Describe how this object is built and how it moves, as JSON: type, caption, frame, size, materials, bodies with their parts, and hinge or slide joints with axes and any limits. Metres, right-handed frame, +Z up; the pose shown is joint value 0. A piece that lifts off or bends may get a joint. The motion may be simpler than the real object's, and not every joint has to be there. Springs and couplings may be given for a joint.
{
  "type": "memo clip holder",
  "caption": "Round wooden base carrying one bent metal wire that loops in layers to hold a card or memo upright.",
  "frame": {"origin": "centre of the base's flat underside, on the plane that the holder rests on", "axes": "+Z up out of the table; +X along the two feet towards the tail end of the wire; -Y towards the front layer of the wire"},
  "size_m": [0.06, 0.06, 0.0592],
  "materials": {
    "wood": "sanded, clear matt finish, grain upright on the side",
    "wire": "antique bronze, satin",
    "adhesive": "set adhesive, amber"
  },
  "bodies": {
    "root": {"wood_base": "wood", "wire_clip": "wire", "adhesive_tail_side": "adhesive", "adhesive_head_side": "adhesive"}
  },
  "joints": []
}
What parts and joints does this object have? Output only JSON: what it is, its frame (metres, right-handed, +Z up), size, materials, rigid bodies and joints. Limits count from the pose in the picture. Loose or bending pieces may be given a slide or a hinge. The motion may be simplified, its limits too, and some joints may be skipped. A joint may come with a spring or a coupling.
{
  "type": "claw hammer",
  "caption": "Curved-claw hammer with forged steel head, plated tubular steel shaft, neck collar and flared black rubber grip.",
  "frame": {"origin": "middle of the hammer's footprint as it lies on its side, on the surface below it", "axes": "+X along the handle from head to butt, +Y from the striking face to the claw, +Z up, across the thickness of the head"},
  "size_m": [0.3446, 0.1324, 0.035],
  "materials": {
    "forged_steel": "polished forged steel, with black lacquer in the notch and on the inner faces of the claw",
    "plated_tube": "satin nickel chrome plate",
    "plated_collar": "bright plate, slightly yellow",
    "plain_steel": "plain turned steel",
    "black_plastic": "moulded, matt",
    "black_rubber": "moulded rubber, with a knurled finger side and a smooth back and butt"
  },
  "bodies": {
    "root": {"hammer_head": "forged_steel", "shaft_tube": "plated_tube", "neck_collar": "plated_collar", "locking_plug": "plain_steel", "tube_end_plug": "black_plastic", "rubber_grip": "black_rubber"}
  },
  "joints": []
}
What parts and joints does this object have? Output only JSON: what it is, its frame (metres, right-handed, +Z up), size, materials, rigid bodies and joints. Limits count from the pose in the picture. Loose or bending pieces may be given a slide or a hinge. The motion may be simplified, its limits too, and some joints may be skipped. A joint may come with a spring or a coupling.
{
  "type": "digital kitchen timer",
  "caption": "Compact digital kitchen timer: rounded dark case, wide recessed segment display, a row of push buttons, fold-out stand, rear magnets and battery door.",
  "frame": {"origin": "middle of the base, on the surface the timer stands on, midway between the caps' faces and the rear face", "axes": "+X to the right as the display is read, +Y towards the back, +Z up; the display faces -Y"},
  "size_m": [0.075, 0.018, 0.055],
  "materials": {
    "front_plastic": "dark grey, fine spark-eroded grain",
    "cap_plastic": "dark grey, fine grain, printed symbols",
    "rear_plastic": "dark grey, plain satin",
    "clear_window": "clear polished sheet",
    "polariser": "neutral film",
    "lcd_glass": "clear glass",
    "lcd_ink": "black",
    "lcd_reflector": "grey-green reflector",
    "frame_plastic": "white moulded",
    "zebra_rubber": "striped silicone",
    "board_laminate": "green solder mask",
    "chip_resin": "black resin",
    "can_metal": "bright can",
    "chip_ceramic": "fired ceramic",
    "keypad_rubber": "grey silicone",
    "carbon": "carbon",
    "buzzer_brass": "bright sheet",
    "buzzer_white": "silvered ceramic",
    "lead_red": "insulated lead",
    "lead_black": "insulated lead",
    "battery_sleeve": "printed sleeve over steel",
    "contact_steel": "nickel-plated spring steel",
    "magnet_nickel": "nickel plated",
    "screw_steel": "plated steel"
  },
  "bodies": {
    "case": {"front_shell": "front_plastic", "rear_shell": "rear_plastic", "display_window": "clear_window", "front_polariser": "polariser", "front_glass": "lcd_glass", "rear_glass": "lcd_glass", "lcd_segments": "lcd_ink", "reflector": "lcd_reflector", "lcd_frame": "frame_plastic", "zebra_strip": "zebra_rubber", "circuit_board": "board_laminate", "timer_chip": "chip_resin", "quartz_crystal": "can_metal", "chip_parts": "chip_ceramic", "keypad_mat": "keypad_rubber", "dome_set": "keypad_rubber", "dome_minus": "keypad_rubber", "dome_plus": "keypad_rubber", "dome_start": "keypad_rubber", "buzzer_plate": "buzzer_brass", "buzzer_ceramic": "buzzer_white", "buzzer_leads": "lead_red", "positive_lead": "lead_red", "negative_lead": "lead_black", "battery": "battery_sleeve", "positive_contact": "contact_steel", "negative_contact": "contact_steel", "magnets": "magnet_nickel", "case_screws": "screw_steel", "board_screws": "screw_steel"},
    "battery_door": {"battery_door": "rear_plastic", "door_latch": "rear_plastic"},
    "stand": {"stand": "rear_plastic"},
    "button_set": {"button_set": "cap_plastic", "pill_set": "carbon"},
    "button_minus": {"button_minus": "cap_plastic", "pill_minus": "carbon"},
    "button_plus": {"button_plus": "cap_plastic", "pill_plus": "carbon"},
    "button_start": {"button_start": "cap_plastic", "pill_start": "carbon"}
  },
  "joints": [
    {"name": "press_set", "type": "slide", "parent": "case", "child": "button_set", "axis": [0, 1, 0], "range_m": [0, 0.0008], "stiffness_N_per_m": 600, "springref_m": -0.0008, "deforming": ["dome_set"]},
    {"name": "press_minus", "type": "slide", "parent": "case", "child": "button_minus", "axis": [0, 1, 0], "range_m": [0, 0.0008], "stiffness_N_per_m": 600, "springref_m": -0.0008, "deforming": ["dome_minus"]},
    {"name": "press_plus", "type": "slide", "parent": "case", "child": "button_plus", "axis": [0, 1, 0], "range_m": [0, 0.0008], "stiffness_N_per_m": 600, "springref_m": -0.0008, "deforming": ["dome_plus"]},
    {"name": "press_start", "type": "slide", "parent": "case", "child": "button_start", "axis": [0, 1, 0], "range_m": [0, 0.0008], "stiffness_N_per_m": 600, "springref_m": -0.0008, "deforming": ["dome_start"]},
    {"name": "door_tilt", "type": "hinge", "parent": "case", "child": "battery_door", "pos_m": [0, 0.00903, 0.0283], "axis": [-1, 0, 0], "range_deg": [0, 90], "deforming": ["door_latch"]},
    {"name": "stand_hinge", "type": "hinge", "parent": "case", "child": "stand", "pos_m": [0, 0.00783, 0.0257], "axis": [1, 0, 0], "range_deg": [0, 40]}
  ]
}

········

WORK TO BE COMPLETED – Exactly reproduce the material above.

TASK RESPONSE –
Describe how this object is built and how it moves, as JSON: type, caption, frame, size, materials, bodies with their parts, and hinge or slide joints with axes and any limits. Metres, right-handed frame, +Z up; the pose shown is joint value 0. A piece that lifts off or bends may get a joint. The motion may be simpler than the real object's, and not every joint has to be there. Springs and couplings may be given for a joint.
{
  "type": "memo clip holder",
  "caption": "Round wooden base carrying one bent metal wire that loops in layers to hold a card or memo upright.",
  "frame": {"origin": "centre of the base's flat underside, on the plane that the holder rests on", "axes": "+Z up out of the table; +X along the two feet towards the tail end of the wire; -Y towards the front layer of the wire"},
  "size_m": [0.06, 0.06, 0.0592],
  "materials": {
    "wood": "sanded, clear matt finish, grain upright on the side",
    "wire": "antique bronze, satin",
    "adhesive": "set adhesive, amber"
  },
  "bodies": {
    "root": {"wood_base": "wood", "wire_clip": "wire", "adhesive_tail_side": "adhesive", "adhesive_head_side": "adhesive"}
  },
  "joints": []
}
What parts and joints does this object have? Output only JSON: what it is, its frame (metres, right-handed, +Z up), size, materials, rigid bodies and joints. Limits count from the pose in the picture. Loose or bending pieces may be given a slide or a hinge. The motion may be simplified, its limits too, and some joints may be skipped. A joint may come with a spring or a coupling.
{
  "type": "claw hammer",
  "caption": "Curved-claw hammer with forged steel head, plated tubular steel shaft, neck collar and flared black rubber grip.",
  "frame": {"origin": "middle of the hammer's footprint as it lies on its side, on the surface below it", "axes": "+X along the handle from head to butt, +Y from the striking face to the claw, +Z up, across the thickness of the head"},
  "size_m": [0.3446, 0.1324, 0.035],
  "materials": {
    "forged_steel": "polished forged steel, with black lacquer in the notch and on the inner faces of the claw",
    "plated_tube": "satin nickel chrome plate",
    "plated_collar": "bright plate, slightly yellow",
    "plain_steel": "plain turned steel",
    "black_plastic": "moulded, matt",
    "black_rubber": "moulded rubber, with a knurled finger side and a smooth back and butt"
  },
  "bodies": {
    "root": {"hammer_head": "forged_steel", "shaft_tube": "plated_tube", "neck_collar": "plated_collar", "locking_plug": "plain_steel", "tube_end_plug": "black_plastic", "rubber_grip": "black_rubber"}
  },
  "joints": []
}
What parts and joints does this object have? Output only JSON: what it is, its frame (metres, right-handed, +Z up), size, materials, rigid bodies and joints. Limits count from the pose in the picture. Loose or bending pieces may be given a slide or a hinge. The motion may be simplified, its limits too, and some joints may be skipped. A joint may come with a spring or a coupling.
{
  "type": "digital kitchen timer",
  "caption": "Compact digital kitchen timer: rounded dark case, wide recessed segment display, a row of push buttons, fold-out stand, rear magnets and battery door.",
  "frame": {"origin": "middle of the base, on the surface the timer stands on, midway between the caps' faces and the rear face", "axes": "+X to the right as the display is read, +Y towards the back, +Z up; the display faces -Y"},
  "size_m": [0.075, 0.018, 0.055],
  "materials": {
    "front_plastic": "dark grey, fine spark-eroded grain",
    "cap_plastic": "dark grey, fine grain, printed symbols",
    "rear_plastic": "dark grey, plain satin",
    "clear_window": "clear polished sheet",
    "polariser": "neutral film",
    "lcd_glass": "clear glass",
    "lcd_ink": "black",
    "lcd_reflector": "grey-green reflector",
    "frame_plastic": "white moulded",
    "zebra_rubber": "striped silicone",
    "board_laminate": "green solder mask",
    "chip_resin": "black resin",
    "can_metal": "bright can",
    "chip_ceramic": "fired ceramic",
    "keypad_rubber": "grey silicone",
    "carbon": "carbon",
    "buzzer_brass": "bright sheet",
    "buzzer_white": "silvered ceramic",
    "lead_red": "insulated lead",
    "lead_black": "insulated lead",
    "battery_sleeve": "printed sleeve over steel",
    "contact_steel": "nickel-plated spring steel",
    "magnet_nickel": "nickel plated",
    "screw_steel": "plated steel"
  },
  "bodies": {
    "case": {"front_shell": "front_plastic", "rear_shell": "rear_plastic", "display_window": "clear_window", "front_polariser": "polariser", "front_glass": "lcd_glass", "rear_glass": "lcd_glass", "lcd_segments": "lcd_ink", "reflector": "lcd_reflector", "lcd_frame": "frame_plastic", "zebra_strip": "zebra_rubber", "circuit_board": "board_laminate", "timer_chip": "chip_resin", "quartz_crystal": "can_metal", "chip_parts": "chip_ceramic", "keypad_mat": "keypad_rubber", "dome_set": "keypad_rubber", "dome_minus": "keypad_rubber", "dome_plus": "keypad_rubber", "dome_start": "keypad_rubber", "buzzer_plate": "buzzer_brass", "buzzer_ceramic": "buzzer_white", "buzzer_leads": "lead_red", "positive_lead": "lead_red", "negative_lead": "lead_black", "battery": "battery_sleeve", "positive_contact": "contact_steel", "negative_contact": "contact_steel", "magnets": "magnet_nickel", "case_screws": "screw_steel", "board_screws": "screw_steel"},
    "battery_door": {"battery_door": "rear_plastic", "door_latch": "rear_plastic"},
    "stand": {"stand": "rear_plastic"},
    "button_set": {"button_set": "cap_plastic", "pill_set": "carbon"},
    "button_minus": {"button_minus": "cap_plastic", "pill_minus": "carbon"},
    "button_plus": {"button_plus": "cap_plastic", "pill_plus": "carbon"},
    "button_start": {"button_start": "cap_plastic", "pill_start": "carbon"}
  },
  "joints": [
    {"name": "press_set", "type": "slide", "parent": "case", "child": "button_set", "axis": [0, 1, 0], "range_m": [0, 0.0008], "stiffness_N_per_m": 600, "springref_m": -0.0008, "deforming": ["dome_set"]},
    {"name": "press_minus", "type": "slide", "parent": "case", "child": "button_minus", "axis": [0, 1, 0], "range_m": [0, 0.0008], "stiffness_N_per_m": 600, "springref_m": -0.0008, "deforming": ["dome_minus"]},
    {"name": "press_plus", "type": "slide", "parent": "case", "child": "button_plus", "axis": [0, 1, 0], "range_m": [0, 0.0008], "stiffness_N_per_m": 600, "springref_m": -0.0008, "deforming": ["dome_plus"]},
    {"name": "press_start", "type": "slide", "parent": "case", "child": "button_start", "axis": [0, 1, 0], "range_m": [0, 0.0008], "stiffness_N_per_m": 600, "springref_m": -0.0008, "deforming": ["dome_start"]},
    {"name": "door_tilt", "type": "hinge", "parent": "case", "child": "battery_door", "pos_m": [0, 0.00903, 0.0283], "axis": [-1, 0, 0], "range_deg": [0, 90], "deforming": ["door_latch"]},
    {"name": "stand_hinge", "type": "hinge", "parent": "case", "child": "stand", "pos_m": [0, 0.00783, 0.0257], "axis": [1, 0, 0], "range_deg": [0, 40]}
  ]
}